Problem details
Identify the lines holding "that" and copy them.

Source material
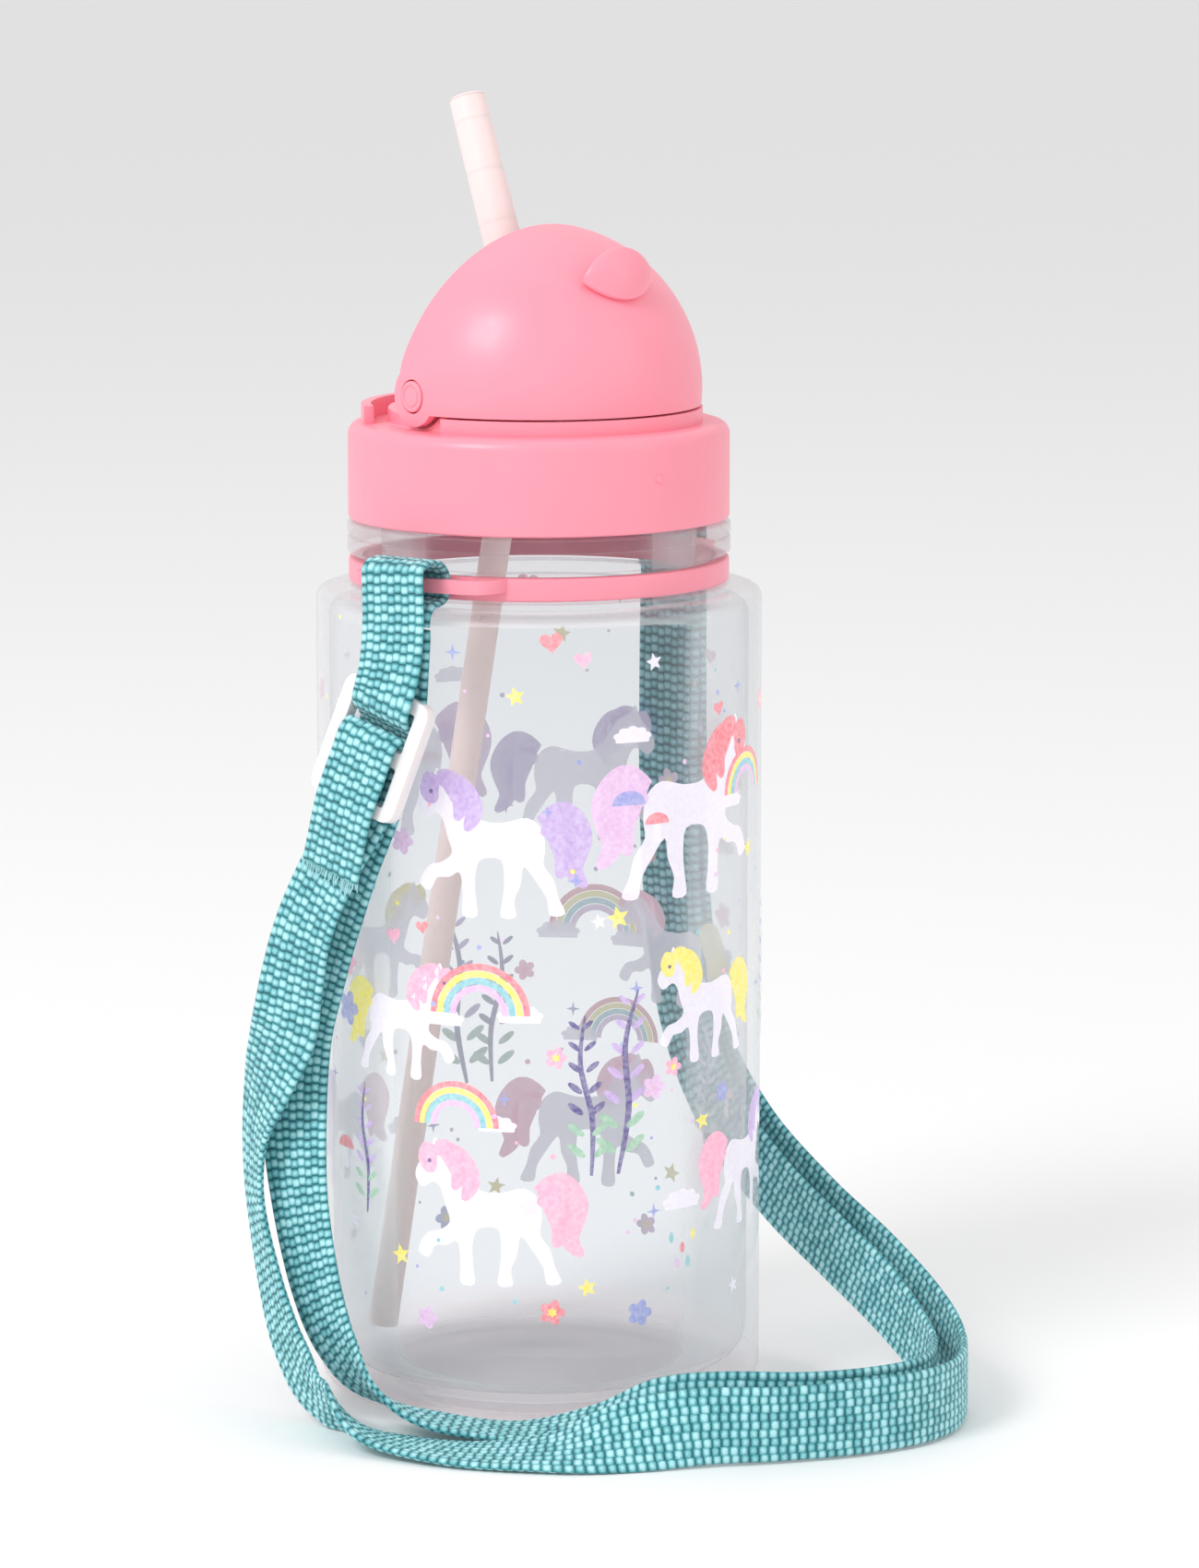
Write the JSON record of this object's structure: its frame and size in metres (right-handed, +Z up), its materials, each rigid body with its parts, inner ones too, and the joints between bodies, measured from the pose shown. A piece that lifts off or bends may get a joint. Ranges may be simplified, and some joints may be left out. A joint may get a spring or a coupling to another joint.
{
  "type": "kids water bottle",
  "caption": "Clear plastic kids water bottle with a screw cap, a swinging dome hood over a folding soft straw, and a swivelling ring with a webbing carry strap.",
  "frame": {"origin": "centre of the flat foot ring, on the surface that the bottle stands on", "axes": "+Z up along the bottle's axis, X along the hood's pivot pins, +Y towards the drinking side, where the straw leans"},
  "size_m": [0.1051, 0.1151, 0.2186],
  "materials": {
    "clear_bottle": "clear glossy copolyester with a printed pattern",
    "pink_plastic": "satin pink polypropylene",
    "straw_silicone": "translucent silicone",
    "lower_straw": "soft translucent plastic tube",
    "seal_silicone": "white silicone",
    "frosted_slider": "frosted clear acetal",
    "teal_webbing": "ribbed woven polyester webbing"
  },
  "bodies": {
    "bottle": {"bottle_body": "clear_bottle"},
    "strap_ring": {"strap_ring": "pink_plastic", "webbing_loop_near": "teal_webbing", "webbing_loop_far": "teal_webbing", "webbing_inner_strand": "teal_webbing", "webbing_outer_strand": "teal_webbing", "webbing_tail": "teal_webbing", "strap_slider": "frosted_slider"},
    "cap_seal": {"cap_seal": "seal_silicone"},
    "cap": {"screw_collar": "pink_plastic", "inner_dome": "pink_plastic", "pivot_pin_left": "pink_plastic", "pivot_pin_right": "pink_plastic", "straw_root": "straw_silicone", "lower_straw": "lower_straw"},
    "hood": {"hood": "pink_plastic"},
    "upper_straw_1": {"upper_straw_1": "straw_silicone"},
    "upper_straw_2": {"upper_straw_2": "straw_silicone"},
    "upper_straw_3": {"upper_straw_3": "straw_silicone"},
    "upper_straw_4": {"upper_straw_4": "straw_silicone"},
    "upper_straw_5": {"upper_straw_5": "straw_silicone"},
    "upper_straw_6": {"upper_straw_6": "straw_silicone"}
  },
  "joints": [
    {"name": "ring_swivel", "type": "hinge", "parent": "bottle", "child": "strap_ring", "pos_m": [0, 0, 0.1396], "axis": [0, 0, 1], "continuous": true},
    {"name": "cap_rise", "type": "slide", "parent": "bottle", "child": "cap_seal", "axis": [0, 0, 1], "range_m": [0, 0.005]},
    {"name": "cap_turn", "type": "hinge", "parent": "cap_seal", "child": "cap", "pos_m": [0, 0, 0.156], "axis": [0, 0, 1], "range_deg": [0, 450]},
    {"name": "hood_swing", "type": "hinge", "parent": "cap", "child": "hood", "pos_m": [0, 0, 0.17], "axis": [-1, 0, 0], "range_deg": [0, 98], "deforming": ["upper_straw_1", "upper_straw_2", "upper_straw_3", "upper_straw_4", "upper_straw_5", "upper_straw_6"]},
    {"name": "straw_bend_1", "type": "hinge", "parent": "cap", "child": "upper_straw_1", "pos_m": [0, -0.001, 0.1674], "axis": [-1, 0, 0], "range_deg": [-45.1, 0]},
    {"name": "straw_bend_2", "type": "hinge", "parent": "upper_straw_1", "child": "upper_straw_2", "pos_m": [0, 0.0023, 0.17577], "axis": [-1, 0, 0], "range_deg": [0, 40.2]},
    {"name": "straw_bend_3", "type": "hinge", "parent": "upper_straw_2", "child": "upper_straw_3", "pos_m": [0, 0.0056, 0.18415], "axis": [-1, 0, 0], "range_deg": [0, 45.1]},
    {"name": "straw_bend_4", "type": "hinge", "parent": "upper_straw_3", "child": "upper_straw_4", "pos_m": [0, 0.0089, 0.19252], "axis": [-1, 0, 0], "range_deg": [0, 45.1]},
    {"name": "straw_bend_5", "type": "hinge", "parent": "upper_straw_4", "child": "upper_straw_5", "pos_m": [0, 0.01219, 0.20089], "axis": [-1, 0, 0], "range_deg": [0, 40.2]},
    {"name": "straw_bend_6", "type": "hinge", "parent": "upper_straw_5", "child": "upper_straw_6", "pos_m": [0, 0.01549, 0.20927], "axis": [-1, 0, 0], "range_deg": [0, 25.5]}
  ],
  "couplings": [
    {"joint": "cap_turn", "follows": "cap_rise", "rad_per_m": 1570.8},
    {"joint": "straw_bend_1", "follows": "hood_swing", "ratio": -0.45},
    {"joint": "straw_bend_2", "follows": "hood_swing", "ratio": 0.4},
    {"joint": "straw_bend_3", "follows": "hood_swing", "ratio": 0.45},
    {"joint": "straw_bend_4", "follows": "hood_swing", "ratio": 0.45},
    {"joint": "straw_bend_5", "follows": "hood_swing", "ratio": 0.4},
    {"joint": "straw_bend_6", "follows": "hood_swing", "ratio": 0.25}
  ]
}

Result of this task
Write the JSON record of this object's structure: its frame and size in metres (right-handed, +Z up), its materials, each rigid body with its parts, inner ones too, and the joints between bodies, measured from the pose shown. A piece that lifts off or bends may get a joint. Ranges may be simplified, and some joints may be left out. A joint may get a spring or a coupling to another joint.
  "frame": {"origin": "centre of the flat foot ring, on the surface that the bottle stands on", "axes": "+Z up along the bottle's axis, X along the hood's pivot pins, +Y towards the drinking side, where the straw leans"},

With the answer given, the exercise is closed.